The Paradigm of Complex Probability and Quantum Mechanics: The Quantum Harmonic Oscillator with Gaussian Initial Condition – The Momentum Wavefunction and The Wavefunction Entropies

Abstract

The system of probability axioms of Andrey Nikolaevich Kolmogorov put forward in 1933 can be developed to encompass the set of imaginary numbers after adding to his established five axioms a supplementary three axioms. Therefore, any probabilistic phenomenon can thus be performed in what is now the set of complex probabilities C which is the sum of the real set of probabilities R and the complementary and associated and corresponding imaginary set of probabilities M. The aim here is to compute the complex probabilities by taking into consideration additional novel imaginary dimensions to the phenomenon that occurs in the ‘real’ laboratory.

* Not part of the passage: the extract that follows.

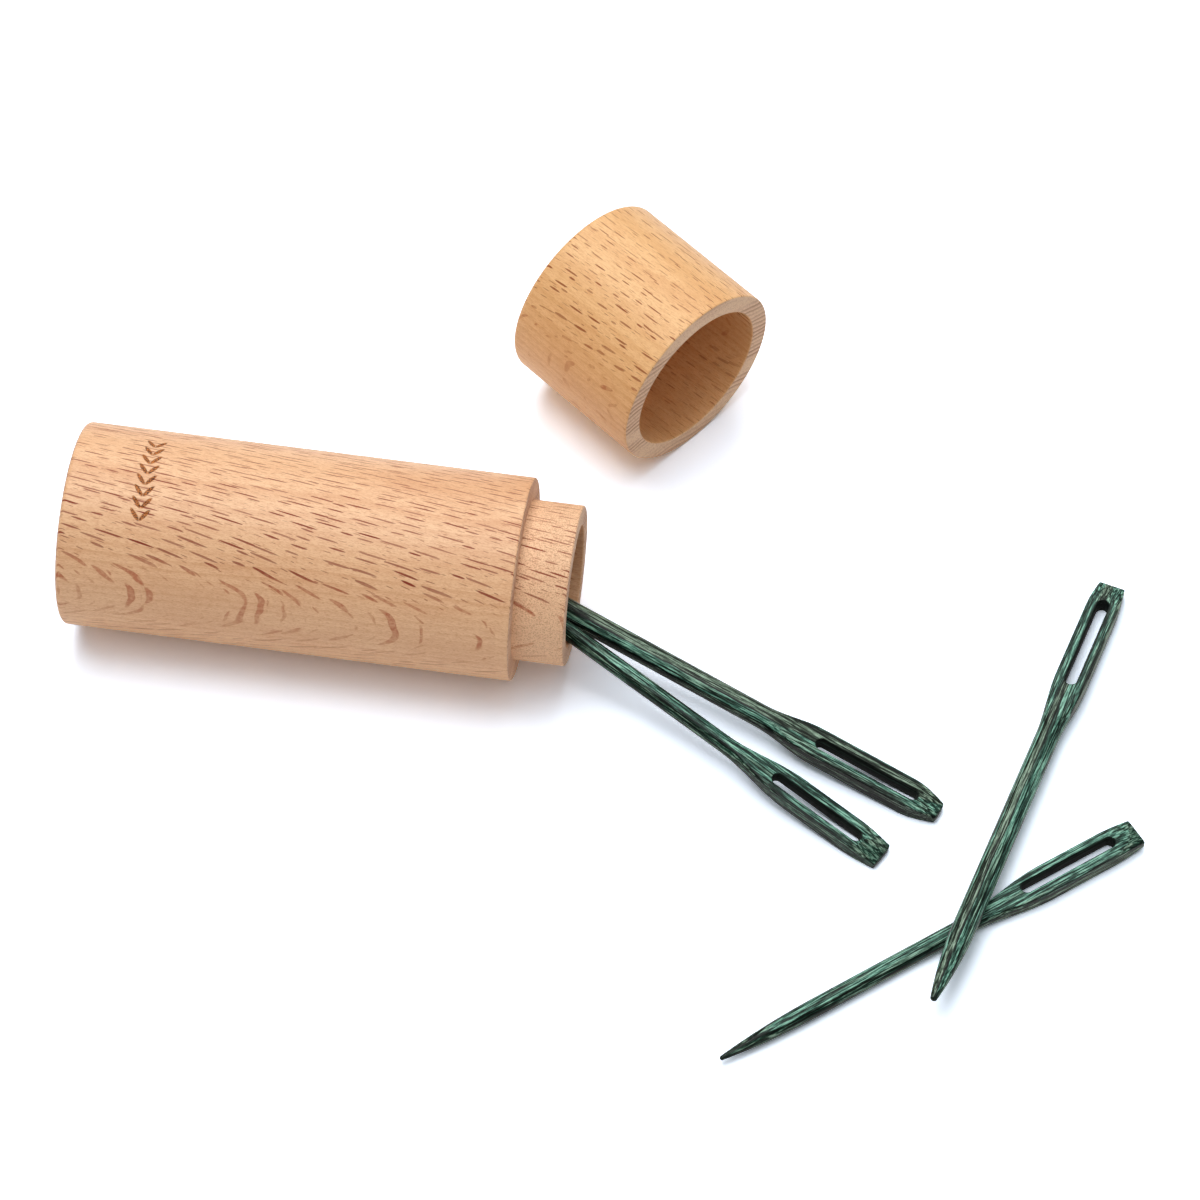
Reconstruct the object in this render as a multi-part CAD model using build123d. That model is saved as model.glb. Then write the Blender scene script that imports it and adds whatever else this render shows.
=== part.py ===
from build123d import *
from dataclasses import dataclass
from math import asin, cos, degrees, hypot, pi, radians, sin, sqrt
import os

# A turned beech needle case, lying open, with its cap beside it and four wooden darning needles.
# All sizes are in millimetres and all angles in degrees. The ground is Z = 0 and +X runs along the
# case's axis, towards its mouth. Places are first counted from the point on the ground below the
# centre of the mouth. At the end everything moves so that the origin is the middle of the ground
# that the whole set covers.

# Case body
case_diameter = 34.0
barrel_length = 75.6
neck_length = 8.6
neck_diameter = 26.8
bore_diameter = 20.4
case_end_wall = 5.0

# Cap
cap_length = 27.5
cap_end_wall = 5.0
neck_clearance = 0.16      # between the neck and the cap's bore, all round

# Softened edges
end_round = 0.8            # round the closed ends
rim_round = 0.35           # round the shoulder, the neck's lip and the cap's rim
bore_floor_round = 1.5     # where a bore's wall meets its floor

# Needles, in two sizes
large_length = 89.0
large_shaft_diameter = 4.0
large_tip_diameter = 1.0
large_point_length = 16.0
large_eye_width = 5.5
large_eye_thickness = 3.2
large_flare_length = 12.0
large_flare_overlap = 1.5  # how far the flare runs on beside the slot

small_length = 80.7
small_shaft_diameter = 3.0
small_tip_diameter = 0.7
small_point_length = 18.0
small_eye_width = 5.3
small_eye_thickness = 2.9
small_flare_length = 15.0
small_flare_overlap = 5.0

slot_width = 2.15
eye_edge_round = 0.4       # along the planed eye's four long edges
sanded_length = 6.5        # the eye's end is sanded thinner and narrower over this length
sanded_thickness = 1.3     # what is left at the very end

# The slots and eye ends are cut by hand and differ from needle to needle. Two slots are a little off
# the middle.
large_in_case_slot = 19.25
large_in_case_slot_margin = 4.25
large_in_case_end_width = 3.2
small_in_case_slot = 17.95
small_in_case_slot_margin = 4.5
small_in_case_slot_offset = 0.14
small_in_case_end_width = 4.6
large_loose_slot = 18.85
large_loose_slot_margin = 4.1
large_loose_end_width = 4.4
small_loose_slot = 18.35
small_loose_slot_margin = 4.4
small_loose_slot_offset = -0.3
small_loose_end_width = 4.8

# Where the taken-off cap lies: the middle of its rim, and the way its bore faces
cap_mouth_x = 13.8
cap_mouth_y = 45.1
cap_angle = -36.8

# The two needles that stick out of the mouth. Depth is the length inside it, drift is where the
# needle crosses it, to the side of the case's axis, and turn is the way the point lies.
large_in_case_depth = 19.6
large_in_case_drift = -0.36
large_in_case_angle = 159.2
small_in_case_depth = 16.5
small_in_case_angle = 152.1
side_gap = 0.3             # between the two, where they lie side by side

# The two loose needles cross. The crossing is placed from the eye end of the large needle in the
# case, and each loose needle by how far along it the crossing is and by the way its point lies.
crossing_ahead = 7.2
crossing_aside = -20.3
crossing_from_small_eye = 33.0
crossing_from_large_point = 18.0
small_loose_angle = 220.0
large_loose_angle = 256.5

rest_gap = 0.06            # left between pieces that lie on each other

# How finely the needles' shapes are built up
flare_sections = 7
end_sections = 5
shaft_corner_angle = 10.0  # half the arc of the round shaft that widens into each flat of the eye
settling_steps = 12        # rounds that find how a needle comes to rest


@dataclass(frozen=True)
class NeedleSize:
    length: float
    shaft_diameter: float
    tip_diameter: float
    point_length: float
    eye_width: float
    eye_thickness: float
    flare_length: float
    flare_overlap: float


LARGE = NeedleSize(large_length, large_shaft_diameter, large_tip_diameter, large_point_length,
                   large_eye_width, large_eye_thickness, large_flare_length, large_flare_overlap)
SMALL = NeedleSize(small_length, small_shaft_diameter, small_tip_diameter, small_point_length,
                   small_eye_width, small_eye_thickness, small_flare_length, small_flare_overlap)

case_radius = case_diameter / 2
bore_radius = bore_diameter / 2
case_length = barrel_length + neck_length
cap_bore_radius = neck_diameter / 2 + neck_clearance


def turned(length, steps, bore, bore_depth):
    """A solid turned about the X axis, from its closed end at X = 0 to its open end.

    steps is a list of (X where the step ends, its radius), and bore is the hole's radius.
    """
    outline = [(0, 0)]
    start = 0
    for end, radius in steps:
        outline += [(start, radius), (end, radius)]
        start = end
    floor = length - bore_depth
    outline += [(length, bore), (floor, bore), (floor, 0)]
    profile = make_face(Polyline(*outline, close=True))
    corners = profile.vertices().filter_by(lambda v: v.Y > 0)
    closed_edge = corners.filter_by(lambda v: v.X == 0)
    floor_edge = corners.filter_by(lambda v: abs(v.X - floor) < 1e-6 and abs(v.Y - bore) < 1e-6)
    inner_step = corners.filter_by(lambda v: is_inner_step(v, steps))
    rims = corners - closed_edge - floor_edge - inner_step
    profile = fillet(closed_edge, end_round)
    profile = fillet(matching(profile, floor_edge), bore_floor_round)
    profile = fillet(matching(profile, rims), rim_round)
    return revolve(profile, Axis.X)


def is_inner_step(vertex, steps):
    """True at the sharp inner corner where a thinner step leaves the one before it."""
    for (end, radius), (_, next_radius) in zip(steps, steps[1:]):
        if abs(vertex.X - end) < 1e-6 and abs(vertex.Y - next_radius) < 1e-6:
            return True
    return False


def matching(profile, corners):
    """The profile's own vertices at the places of these corners."""
    return ShapeList(v for v in profile.vertices()
                     if any((v.center() - c.center()).length < 1e-6 for c in corners))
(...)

Hence, the corresponding probability in the entire probability set C = R + M is, whatever the random distribution of the input random variable considered in R, permanently and constantly equal to 1. Thus, the result of the stochastic experiment in C can be foretold perfectly and completely. Subsequently, the consequence shows that luck and chance in R is substituted now by absolute determinism in C. Accordingly, this is the consequence of the fact that the probability in C is got by subtracting from the degree of our knowledge of the random system the chaotic factor. Henceforth, I will apply to the established and well-known theory of quantum mechanics my innovative and original Complex Probability Paradigm (CPP) which will yield a completely deterministic expression of quantum theory in the universe of probabilities C = R + M.